The main job an officer had in the squadron was to be a pilot or RIO. Pilots were judged on their competency in the air, whether they were ‘a good stick’. This ranking went on a scale from “a damn fine stick’ to ‘unsafe at any speed’. Pity the pilot in VMFA 314 known by the call sign Unsafe-At-Any-Speed. Pity him, but don’t respect him--and if you’re a RIO, try not to fly in his backseat.

RIOs lacked control in the air--except through the radio yelling at their front-seater to land before they ran out of fuel and through a RIOs capacity to command eject. They could decide to eject both seats if the pilot was incapacitated--or too stupid to realize he had reached the point of no return to controlled flight. Since some pilots would rather be dead than look bad at the field, that ability to make the decision to abandon a multi-million dollar airplane often rested on a RIO’s realization that staying alive allowed for redemption, while a smoking hole in the ground did not.
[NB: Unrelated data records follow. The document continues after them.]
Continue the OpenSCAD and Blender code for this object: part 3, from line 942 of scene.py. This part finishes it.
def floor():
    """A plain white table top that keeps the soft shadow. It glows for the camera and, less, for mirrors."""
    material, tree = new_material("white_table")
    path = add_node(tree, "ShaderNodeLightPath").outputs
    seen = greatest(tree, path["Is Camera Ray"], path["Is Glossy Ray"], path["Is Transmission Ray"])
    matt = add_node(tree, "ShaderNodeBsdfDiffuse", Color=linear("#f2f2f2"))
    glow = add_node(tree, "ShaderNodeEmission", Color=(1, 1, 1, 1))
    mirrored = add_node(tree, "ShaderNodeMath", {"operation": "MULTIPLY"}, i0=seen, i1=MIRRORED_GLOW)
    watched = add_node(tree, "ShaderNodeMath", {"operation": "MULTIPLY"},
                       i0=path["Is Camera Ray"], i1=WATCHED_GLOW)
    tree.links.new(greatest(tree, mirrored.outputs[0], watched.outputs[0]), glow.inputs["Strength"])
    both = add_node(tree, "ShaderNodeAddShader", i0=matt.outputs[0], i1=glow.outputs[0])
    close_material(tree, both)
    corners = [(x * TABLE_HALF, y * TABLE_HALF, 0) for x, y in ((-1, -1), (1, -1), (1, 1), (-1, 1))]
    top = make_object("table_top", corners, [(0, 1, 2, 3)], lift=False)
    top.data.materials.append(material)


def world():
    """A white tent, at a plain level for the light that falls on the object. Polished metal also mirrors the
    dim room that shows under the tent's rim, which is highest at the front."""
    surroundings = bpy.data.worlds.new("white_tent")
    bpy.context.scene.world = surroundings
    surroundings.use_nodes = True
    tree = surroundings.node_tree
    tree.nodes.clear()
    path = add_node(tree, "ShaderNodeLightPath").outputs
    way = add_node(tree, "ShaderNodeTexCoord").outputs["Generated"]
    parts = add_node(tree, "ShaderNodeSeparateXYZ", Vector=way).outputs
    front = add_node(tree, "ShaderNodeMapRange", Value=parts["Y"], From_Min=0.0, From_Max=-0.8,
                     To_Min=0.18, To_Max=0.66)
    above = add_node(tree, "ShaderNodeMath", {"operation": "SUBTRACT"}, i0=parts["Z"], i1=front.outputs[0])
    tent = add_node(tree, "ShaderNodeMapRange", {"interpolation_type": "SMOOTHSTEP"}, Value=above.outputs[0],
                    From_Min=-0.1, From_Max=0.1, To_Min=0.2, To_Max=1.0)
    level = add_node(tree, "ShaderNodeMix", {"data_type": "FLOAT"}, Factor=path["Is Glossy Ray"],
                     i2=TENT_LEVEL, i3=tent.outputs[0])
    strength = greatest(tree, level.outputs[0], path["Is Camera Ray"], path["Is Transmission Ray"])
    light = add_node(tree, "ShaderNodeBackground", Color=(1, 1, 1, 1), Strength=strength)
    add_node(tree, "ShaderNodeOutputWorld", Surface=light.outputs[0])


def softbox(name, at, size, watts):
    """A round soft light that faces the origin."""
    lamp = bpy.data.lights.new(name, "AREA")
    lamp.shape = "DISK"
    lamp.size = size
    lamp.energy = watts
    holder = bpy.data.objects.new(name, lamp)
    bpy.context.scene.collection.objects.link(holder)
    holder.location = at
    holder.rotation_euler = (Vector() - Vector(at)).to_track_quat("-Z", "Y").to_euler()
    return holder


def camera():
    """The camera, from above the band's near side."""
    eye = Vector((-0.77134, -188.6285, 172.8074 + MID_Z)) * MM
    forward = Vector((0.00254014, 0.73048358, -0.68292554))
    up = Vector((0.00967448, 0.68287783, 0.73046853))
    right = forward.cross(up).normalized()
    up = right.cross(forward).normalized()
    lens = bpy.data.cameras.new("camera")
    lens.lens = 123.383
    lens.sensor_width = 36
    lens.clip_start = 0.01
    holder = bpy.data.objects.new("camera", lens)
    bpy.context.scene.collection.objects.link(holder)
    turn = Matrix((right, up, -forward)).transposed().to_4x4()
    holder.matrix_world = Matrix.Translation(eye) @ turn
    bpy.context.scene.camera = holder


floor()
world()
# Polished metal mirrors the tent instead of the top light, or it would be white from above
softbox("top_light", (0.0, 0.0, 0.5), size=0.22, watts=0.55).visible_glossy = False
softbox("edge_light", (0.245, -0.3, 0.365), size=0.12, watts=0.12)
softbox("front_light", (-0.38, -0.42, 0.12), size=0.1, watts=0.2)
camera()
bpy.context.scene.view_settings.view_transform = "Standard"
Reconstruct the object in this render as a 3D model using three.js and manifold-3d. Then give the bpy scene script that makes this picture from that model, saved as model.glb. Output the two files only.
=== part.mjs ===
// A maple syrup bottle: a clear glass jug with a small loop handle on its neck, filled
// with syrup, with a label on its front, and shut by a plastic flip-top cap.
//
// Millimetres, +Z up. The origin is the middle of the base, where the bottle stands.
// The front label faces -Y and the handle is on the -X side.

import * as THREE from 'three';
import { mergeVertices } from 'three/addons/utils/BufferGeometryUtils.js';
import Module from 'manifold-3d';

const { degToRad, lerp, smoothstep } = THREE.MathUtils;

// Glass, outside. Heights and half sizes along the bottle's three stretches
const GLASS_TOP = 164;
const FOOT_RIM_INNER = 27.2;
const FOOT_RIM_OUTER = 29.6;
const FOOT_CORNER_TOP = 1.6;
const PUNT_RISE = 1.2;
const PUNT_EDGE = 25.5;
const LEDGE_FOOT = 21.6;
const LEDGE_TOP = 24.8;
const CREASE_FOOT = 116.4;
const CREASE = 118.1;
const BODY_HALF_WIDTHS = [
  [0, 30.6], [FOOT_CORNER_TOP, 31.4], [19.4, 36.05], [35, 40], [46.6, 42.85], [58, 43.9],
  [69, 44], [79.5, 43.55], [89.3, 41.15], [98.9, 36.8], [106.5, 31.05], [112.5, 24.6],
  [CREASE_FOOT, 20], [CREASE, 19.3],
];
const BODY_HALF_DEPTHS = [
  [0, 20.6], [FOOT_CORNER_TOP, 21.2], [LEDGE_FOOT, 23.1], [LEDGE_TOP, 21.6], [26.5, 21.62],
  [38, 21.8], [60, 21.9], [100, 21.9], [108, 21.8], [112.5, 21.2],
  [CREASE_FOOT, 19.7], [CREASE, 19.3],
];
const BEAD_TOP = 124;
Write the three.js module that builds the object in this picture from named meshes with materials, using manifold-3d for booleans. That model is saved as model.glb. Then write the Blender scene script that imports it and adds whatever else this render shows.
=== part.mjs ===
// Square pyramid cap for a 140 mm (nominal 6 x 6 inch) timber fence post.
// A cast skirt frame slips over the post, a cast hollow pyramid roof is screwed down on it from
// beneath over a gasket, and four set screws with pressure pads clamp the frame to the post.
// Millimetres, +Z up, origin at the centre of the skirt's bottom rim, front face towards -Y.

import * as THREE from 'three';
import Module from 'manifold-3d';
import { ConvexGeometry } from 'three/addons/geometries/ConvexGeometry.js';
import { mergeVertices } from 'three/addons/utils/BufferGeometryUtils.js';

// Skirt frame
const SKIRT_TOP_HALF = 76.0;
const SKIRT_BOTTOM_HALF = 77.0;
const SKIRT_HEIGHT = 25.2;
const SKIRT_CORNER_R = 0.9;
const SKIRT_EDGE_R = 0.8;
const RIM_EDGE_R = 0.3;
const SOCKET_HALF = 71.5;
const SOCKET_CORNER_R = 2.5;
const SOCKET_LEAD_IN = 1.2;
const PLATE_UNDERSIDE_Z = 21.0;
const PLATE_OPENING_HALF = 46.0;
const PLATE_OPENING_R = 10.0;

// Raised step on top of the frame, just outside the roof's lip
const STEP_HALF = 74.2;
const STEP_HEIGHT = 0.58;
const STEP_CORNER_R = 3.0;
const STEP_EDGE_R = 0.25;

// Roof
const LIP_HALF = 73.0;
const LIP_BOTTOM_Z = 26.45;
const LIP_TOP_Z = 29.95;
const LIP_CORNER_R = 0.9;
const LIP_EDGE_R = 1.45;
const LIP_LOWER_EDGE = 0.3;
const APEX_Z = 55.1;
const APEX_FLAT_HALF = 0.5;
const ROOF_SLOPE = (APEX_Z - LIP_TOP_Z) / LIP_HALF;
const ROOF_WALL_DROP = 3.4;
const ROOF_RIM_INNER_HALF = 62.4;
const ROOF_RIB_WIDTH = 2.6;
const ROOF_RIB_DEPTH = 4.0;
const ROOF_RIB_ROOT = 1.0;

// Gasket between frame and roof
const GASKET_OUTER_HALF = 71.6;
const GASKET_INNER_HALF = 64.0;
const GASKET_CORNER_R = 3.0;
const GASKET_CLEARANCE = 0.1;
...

Control. Woo-eee. Some people want to control everything. Some people spend years trying to set the boundaries for a controller--parent, friend, spouse, child, or sibling.
Try to control the world and the world/life/God eventually gets around to giving a lesson and whomping you upside-the-head.

One thing I’ve learned in my lessons: I don’t control everything. I can’t control everything. I don’t want to control everything. That’s the Big Guy’s job. I can only control how I act, not how it is perceived by others. I can only control my words, not how they’re heard and interpreted. I can only control the gifts I give, not how they are used, squandered, rejected, or loved and appreciated.

And staying alive allows for redemption.

One other thing--the wife job has no designator. There is no alpha-wife job versus low-life job. Well--I guess some wives could be designated a ‘good stick’.